Alguien puede contar todavía
que somos reinas de no sé qué paisaje:
sensibles, soñadoras, femeninas y un poco coquetas.
No es para tanto.
Estos vestidos están ya sudados
y los tacones de aguja nos están grandes. La pura realidad
es que estamos abandonadas al deterioro de la intemperie.
Pero el que cuenta revive parcialmente, o reinventa.
Reproducimos una y otra vez posturas y situaciones
para conquistar, o para convencer:
uno está siempre maquinando su cuento, pero no basta
con contarlo o decirlo, hay que representarlo. Y lo hacemos,
ponemos todo de nuestra parte: los víveres, los enseres, los animales,
hasta el último jarrón chino. Pero siempre hay alguien que lo critica,
que le saca la puntilla o incluso nos manda a la mierda
porque hemos estado un poquito groseras.
En fin, todo cansa antes de empezar.
Nosotras gritamos viva la Pepa o a mí la guardia
para despistar, para librarnos de la muerte.
Porque estamos muertas de miedo,
o vivitas y coleando, que a veces es lo mismo.
Según se cuente.

Ana Vallés

 

Esta obra construye un universo femenino, arropado por una atmósfera estilizada, con una fuerte proyección poética, que nace de la noche de las representaciones, donde se adivina la presencia de la muerte; un mundo habitado por la reacciones de cuatro mujeres ante todo esto, ante la angustia por el miedo de «morir con las tristezas en los bolsillos», asombro y desesperación al mismo tiempo, locura.

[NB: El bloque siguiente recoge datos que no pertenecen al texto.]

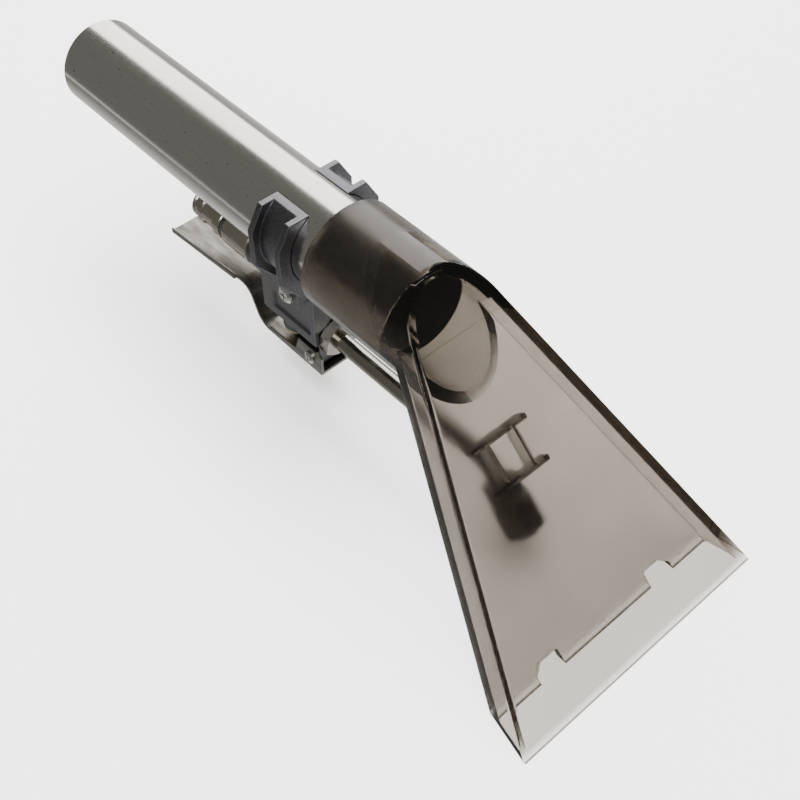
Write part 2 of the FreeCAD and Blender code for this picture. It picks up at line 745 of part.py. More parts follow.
def pivot_fasteners():
    """The pivot screw and its nut, which turn with the trigger."""
    y, z, face = D["pivot_y"], D["pivot_z"], D["ear_inside"] + D["steel"]
    head, nut = 1.6, 2.4
    screw = turned("pivot_screw_turning", [
        (0, 0),
        (1.7, 0),
        (2.8, 0.8),
        (2.8, head),
        (D["pivot_radius"], head),
        (D["pivot_radius"], face * 2 + head + nut + 0.5),
        (0, face * 2 + head + nut + 0.5),
    ], -face - head, y, z, Y_AXIS, 90)
    cut("pivot_screw", screw, cross_slot("pivot_screw_recess", -face - head, y, z, 1.6, 0.7))
    blank = hexagon("pivot_nut_blank", 6.0, nut, face, y, z, Y_AXIS, 90)
    cut("pivot_nut", blank, rod_x("pivot_nut_hole", D["pivot_radius"], face - 1, face + 4, y, z))


# ---------------------------------------------------------------- solution inlet


def inlet_coupling():
    """The adaptor with its strainer, and the quick-connect plug behind its black washer."""
    z, start = D["inlet_z"], D["valve_back"] + 12
    radius, rear = D["adaptor_radius"], D["adaptor_rear"]
    turned("inlet_adaptor", [
        (3.2, -6.9),
        (4.95, -6.9),
        (4.95, 0),
        (radius - 0.6, 0),
        (radius, 0.6),
        (radius, rear - start - 0.6),
        (radius - 0.6, rear - start),
        (5.5, rear - start),
        (5.5, 5.0),
        (3.2, 5.0),
    ], 0, start, z, X_AXIS, -90)
    turned("inlet_strainer", [
        (2.5, -5.5),
        (3.1, -5.5),
        (3.1, 5.1),
        (5.3, 5.1),
        (5.3, 5.8),
        (2.5, 5.8),
    ], 0, start, z, X_AXIS, -90)
    barrel, length, washer = D["coupler_radius"], D["coupler_rear"] - rear, 2.3
    turned("plug_o_ring", [
        (5.5, 0),
        (7.2, 0),
        (7.4, 0.4),
        (7.4, washer - 0.4),
        (7.2, washer),
        (5.5, washer),
    ], 0, rear, z, X_AXIS, -90)
    turned("quick_connect_plug", [
        (2.5, -10.5),
        (5.45, -10.5),
        (5.45, washer),
        (barrel + 0.6, washer),
        (barrel + 1.0, washer + 0.5),
        (barrel + 1.0, washer + 4.2),
        (barrel + 0.6, washer + 4.7),
        (barrel, washer + 4.7),
        (barrel, length - 7.8),
        (barrel + 0.6, length - 7.2),
        (barrel + 0.6, length - 5.2),
        (barrel - 0.6, length - 4.2),
        (barrel - 0.6, length - 2.4),
        (barrel, length - 1.6),
        (barrel, length - 0.8),
        (barrel - 0.8, length),
        (2.5, length),
    ], 0, rear, z, X_AXIS, -90)


# ---------------------------------------------------------------- spray line and jet


def outlet_fitting():
    """The low compression fitting on the valve's outlet: stub, ferrule and nut."""
    z, face = D["outlet_z"], D["valve_front"]
    line = D["line_od"] / 2
    turned("outlet_connector", [
        (2.2, -6.3),
        (3.55, -6.3),
        (3.55, 0),
        (5.6, 0),
        (5.6, 2.6),
        (line + 0.9, 2.6),
        (line + 0.05, 1.5),
        (line + 0.05, 0.6),
        (2.2, 0.6),
    ], 0, face, z, X_AXIS, 90)
    ferrule("outlet_ferrule", 0, face - 2.0, z, 90, 1.5)
    compression_nut("outlet_nut", D["outlet_nut_length"], 0, face - 0.1, z, 90, 30)


def ferrule(label, x, y, z, angle, length=2.6):
    """The brass olive that grips the spray tube."""
    line = D["line_od"] / 2
    return turned(label, [
        (line + 0.02, 0),
        (line + 0.1, 0),
        (line + 0.85, length * 0.42),
        (line + 1.1, length * 0.62),
        (line + 0.6, length),
        (line + 0.02, length),
    ], x, y, z, X_AXIS, angle)


def compression_nut(label, length, x, y, z, angle, spin=0):
    """A hexagon nut with a threaded bore and a small hole for the spray tube."""
    line = D["line_od"] / 2
    blank = hexagon(f"{label}_blank", D["nut_flats"], length, x, y, z, X_AXIS, angle, spin)
    bore = turned(f"{label}_bore", [
        (0, -1),
        (5.65, -1),
        (5.65, length - 1.4),
        (line + 0.1, length - 1.4),
        (line + 0.1, length + 1),
        (0, length + 1),
    ], x, y, z, X_AXIS, angle)
    return cut(label, blank, bore)


JET_TILT = D["plate_angle"] + 90  # turns an upright piece to point down along the jet


def on_jet_line(distance):
    """The point at a distance below the spray tube's corner, along the jet."""
    distance = size(distance)
    return (0, D["line_bend_y"] - distance * SLOPE_COS, D["outlet_z"] - distance * SLOPE_SIN)


def spray_tube():
    """The bent tube from the valve to the jet."""
    start, end = D["valve_front"] - 0.8, 17.4
    run = start - D["line_bend_y"]
    radius = D["line_od"] / 2
    tube = piped("spray_tube", "YZ_Plane", [
        (0, 0),
        (-run, 0),
        (-run - end * SLOPE_COS, -end * SLOPE_SIN),
    ], D["line_bend_radius"], "XZ_Plane", circles=(radius, radius - D["line_wall"]))
    place(tube, 0, start, D["outlet_z"])


def jet():
    """The jet at the tube's end: nut, ferrule, body, strainer, spray tip and cap."""
    body_from, body_to, cap_to = 17.2, 24.6, 31.5
    line = D["line_od"] / 2
    compression_nut("jet_nut", D["jet_nut_length"], *on_jet_line(body_from - 1), 180 + JET_TILT)
    ferrule("jet_ferrule", *on_jet_line(body_from - 4.1), 180 + JET_TILT)

    spigot = turned("jet_spigots", [
        (2.2, 0.4),
        (line + 0.05, 0.4),
        (line + 0.05, -3.9),
        (line + 0.9, -5.2),
        (5.6, -5.2),
        (5.6, body_to - body_from + 4.0),
        (3.4, body_to - body_from + 4.0),
        (3.4, 3.0),
        (2.2, 3.0),
    ], *on_jet_line(body_from), X_AXIS, JET_TILT)
    hexagon_part = hexagon("jet_hexagon", D["jet_flats"], body_to - body_from,
                           *on_jet_line(body_from), X_AXIS, JET_TILT)
    core = turned("jet_core", [
        (0, -1),
        (5.0, -1),
        (5.0, body_to - body_from + 1),
        (0, body_to - body_from + 1),
    ], *on_jet_line(body_from), X_AXIS, JET_TILT)
    fuse("jet_body", cut("jet_hexagon_ring", hexagon_part, core), spigot)
    turned("jet_strainer", [
        (2.3, 0),
        (2.9, 0),
        (2.9, 7.2),
        (3.3, 7.2),
        (3.3, 8.1),
        (2.3, 8.1),
    ], *on_jet_line(body_from + 3.2), X_AXIS, JET_TILT)

    tip = turned("spray_tip_turning", [
        (1.2, 0),
        (5.6, 0),
        (5.6, 1.6),
        (4.4, 1.6),
        (4.4, 4.4),
        (3.9, 4.9),
        (0.6, 4.9),
        (0.6, 3.4),
        (1.2, 2.4),
    ], *on_jet_line(body_to + 4.1), X_AXIS, JET_TILT)
    tip_x, tip_y, tip_z = on_jet_line(body_to + 4.1 + 4.2)
    fan_cut = box("tip_fan_slot", (-6, 6), (-0.4, 0.4), (0, 2))
    place(fan_cut, -6, tip_y - 0.4 * SLOPE_SIN, tip_z + 0.4 * SLOPE_COS, X_AXIS, JET_TILT)
    cut("spray_tip", tip, fan_cut)

    cap = hexagon("tip_cap_blank", D["jet_flats"], cap_to - body_to - 0.2,
                  *on_jet_line(body_to + 0.2), X_AXIS, JET_TILT)
    cap_bore = turned("tip_cap_bore", [
        (0, -1),
        (5.65, -1),
        (5.65, cap_to - body_to - 1.1),
        (4.5, cap_to - body_to - 1.1),
        (4.5, cap_to - body_to + 1),
        (0, cap_to - body_to + 1),
    ], *on_jet_line(body_to + 0.2), X_AXIS, JET_TILT)
    cut("tip_cap", cap, cap_bore)


# ---------------------------------------------------------------- the whole tool

NODES = [
    "vacuum_tube", "head_shell", "front_window",
    "saddle_clamp", "saddle_screw", "saddle_nut",
    "valve_body", "valve_top_plug", "top_plug_o_ring", "stem_gland", "stem_o_ring",
    "valve_plunger", "valve_poppet", "poppet_seal", "valve_spring",
    "trigger_lever", "pivot_screw", "pivot_nut",
    "inlet_adaptor", "inlet_strainer", "quick_connect_plug", "plug_o_ring",
    "outlet_connector", "outlet_ferrule", "outlet_nut", "spray_tube",
    "jet_nut", "jet_ferrule", "jet_body", "jet_strainer", "spray_tip", "tip_cap",
]


def check_and_export():
    """Stop on any failed object or empty shape, then write one STEP file per node."""
    doc.recompute()
    for item in doc.Objects:
        if "Invalid" in item.State or "Error" in item.State:
            raise RuntimeError(f"{item.Label}: {item.State}")
    os.makedirs("parts", exist_ok=True)
    for node in NODES:
        shape = doc.getObjectsByLabel(node)[0].Shape
        if shape.isNull() or not shape.isValid() or not shape.Solids:
            raise RuntimeError(f"{node}: no valid solid")
        shape.exportStep(f"parts/{node}.step")
        print(f"{node:20s} solids {len(shape.Solids)}  volume {shape.Volume:10.1f} mm3")


vacuum_tube()
suction_head()
saddle_clamp()
saddle_fasteners()
valve_body()
valve_closures()
valve_moving_parts()
valve_spring()
trigger_lever()
pivot_fasteners()
inlet_coupling()
outlet_fitting()
spray_tube()
jet()
check_and_export()
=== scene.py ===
"""Looks of a carpet extractor's hand tool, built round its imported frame.

Everything is in metres in the frame's own axes: +Z up from the suction mouth, +Y along the wand
tube towards the hose end, +X to the left seen from the hose end.
"""

import json
import math

import bmesh
import bpy
from bpy.props import FloatProperty, FloatVectorProperty, PointerProperty
from mathutils import Matrix, Vector

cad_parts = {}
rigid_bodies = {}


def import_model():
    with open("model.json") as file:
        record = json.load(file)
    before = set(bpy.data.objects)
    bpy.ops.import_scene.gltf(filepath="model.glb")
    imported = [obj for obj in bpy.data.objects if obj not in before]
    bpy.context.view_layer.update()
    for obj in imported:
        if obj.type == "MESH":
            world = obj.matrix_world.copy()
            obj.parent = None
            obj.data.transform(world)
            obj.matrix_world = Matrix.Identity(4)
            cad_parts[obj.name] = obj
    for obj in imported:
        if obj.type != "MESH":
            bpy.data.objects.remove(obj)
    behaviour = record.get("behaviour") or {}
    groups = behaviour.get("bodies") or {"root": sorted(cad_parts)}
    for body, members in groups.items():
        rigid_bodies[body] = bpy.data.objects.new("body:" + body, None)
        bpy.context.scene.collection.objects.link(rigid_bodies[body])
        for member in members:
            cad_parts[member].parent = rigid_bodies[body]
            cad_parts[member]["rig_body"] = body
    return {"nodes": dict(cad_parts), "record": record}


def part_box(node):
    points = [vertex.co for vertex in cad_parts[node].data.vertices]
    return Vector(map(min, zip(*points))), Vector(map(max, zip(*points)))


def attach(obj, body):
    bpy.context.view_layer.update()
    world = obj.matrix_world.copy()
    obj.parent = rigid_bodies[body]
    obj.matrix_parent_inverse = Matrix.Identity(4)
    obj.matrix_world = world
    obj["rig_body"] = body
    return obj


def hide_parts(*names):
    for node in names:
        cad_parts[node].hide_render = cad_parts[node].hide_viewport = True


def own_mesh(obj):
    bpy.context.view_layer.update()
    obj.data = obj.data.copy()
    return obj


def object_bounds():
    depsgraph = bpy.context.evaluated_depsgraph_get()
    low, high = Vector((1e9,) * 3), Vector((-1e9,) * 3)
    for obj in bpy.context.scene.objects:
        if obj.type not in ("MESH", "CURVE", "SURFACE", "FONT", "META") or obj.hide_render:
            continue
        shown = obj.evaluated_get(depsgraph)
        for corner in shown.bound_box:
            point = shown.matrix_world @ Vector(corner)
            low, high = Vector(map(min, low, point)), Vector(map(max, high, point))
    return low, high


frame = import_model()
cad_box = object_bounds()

bl_info = {
    "name": "Extractor Hand Tool Looks",
    "version": (1, 0, 0),
    "blender": (4, 5, 0),
    "location": "View3D > Sidebar > Hand Tool",
    "description": "Finishes the clear head, wand tube, valve and trigger of a hand tool",
    "category": "Object",
}

NODES = frame["nodes"]
SLOT_OF = {part["node"]: part["material_slot"] for part in frame["record"]["subparts"]}

CUFF_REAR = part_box("head_shell")[1].y
AXIS_Z = (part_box("vacuum_tube")[0].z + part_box("vacuum_tube")[1].z) / 2
WALL = 0.003  # of the head's plates
SIDE_WALL = 0.00312  # of the fan's sides, measured across
THROAT_RADIUS = 0.0174
SOCKET_RADIUS = 0.0189  # of the cuff, round the tube's seat
SIDE_TURN = math.radians(67.25)  # round the cuff, where the fan's sides leave it
PLATE_SLOPE = math.radians(43)  # of the head's two plates, from the floor
INSIDE_FAN = 0.05  # a Y where the cuff and the throat are still within the fan
CAMERA_PLACE = (-0.21011, -0.11076, 0.39704)
CAMERA_RIGHT = Vector((0.74092, -0.67159, 0.00116))
CAMERA_BACK = Vector((-0.43462, -0.47817, 0.76319))
MERGE = 2e-6  # points nearer than this are one point
SHARP = math.radians(32)  # an edge that turns more than this is a corner


# ---------------------------------------------------------------- settings


class HeadSettings(bpy.types.PropertyGroup):
    """The clear suction head."""

    edge_radius: FloatProperty(
        name="Edge radius", description="Rounding of the head's moulded edges",
        default=0.0006, min=0.0, unit="LENGTH")
    crease_depth: FloatProperty(
        name="Crease depth", description="Depth of the fine crease across the window",
        default=0.00012, min=0.0, unit="LENGTH")
    tint: FloatVectorProperty(
        name="Smoke tint", description="Colour that thick plastic keeps",
        default=(0.43, 0.39, 0.335), subtype="COLOR", min=0.0, max=1.0)
    smoke: FloatProperty(
        name="Smoke density", description="How fast the plastic darkens with depth, per metre",
        default=465.0, min=0.0)
    frost: FloatProperty(
        name="Frost", description="Roughness of the back plate and the cuff",
        default=0.28, min=0.0, max=1.0)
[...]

Domina la luz roja, formando tres rectángulos sobre el fondo, donde luego aparece una enorme luna. El escenario está cubierto de papeles arrugados de intenso color azul. Con el único apoyo de un banco y dos silloncitos rojos de aspecto aristocrático, cuatro actrices-bailarines, tocadas con elegantes abrigos blancos arrastrando la cola, que luego dejarán paso a la intimidad nocturna de los camisones negros, dan vida a un mundo que va pasando de la desidia y el aburrimiento a explosiones extremas de vitalismo, de la gestualidad tonta y bobalicona, a la que obligan actos sociales o situaciones cotidianas, a la sensualidad del erotismo, el grito por el dolor ante la vida, que comienza con el dar a la luz, y la melancolía final, abrigada en el silencio. El caos provocado por carreras, bailes enloquecidos y risas, en ocasiones animado por Soul Kitche, de Doors, se alterna con ritmos detenidos bañados en la poesía de la luz, con los acordes impresionistas de Philip Glass, el abatimiento del caer de unos cuerpos, una y otra vez, sobre ese fondo azul, y el extrañamiento producido por una banda sonora de tonos graves y ruidos metálicos, alternada con la música oriental de Omar Faruk Tekbilek, el réquiem de Henryk Górecki o la Música para el Funeral de la Reina María, de Purcel. La vida que emana de estos personajes queda por momentos suspendida para pasar a convertirse en cuerpos detenidos, autómatas de gesto fijo, paisajes dormidos descubiertos por la luz de una linterna. Cuadros vivientes, cuerpos que mueven a otros cuerpos, composición de escenas, nos hablan al mismo tiempo del carácter artificioso que late tras el misterio de las cosas. La extrañeza provocada por una ciega llamando a gritos a Pablo contrasta con el tono directo con el que algunos de los textos se dicen al público, como en el monólogo inicial, en boca de la propia directora: «Buenas noches, no sé nada de ustedes, ¿qué tal?».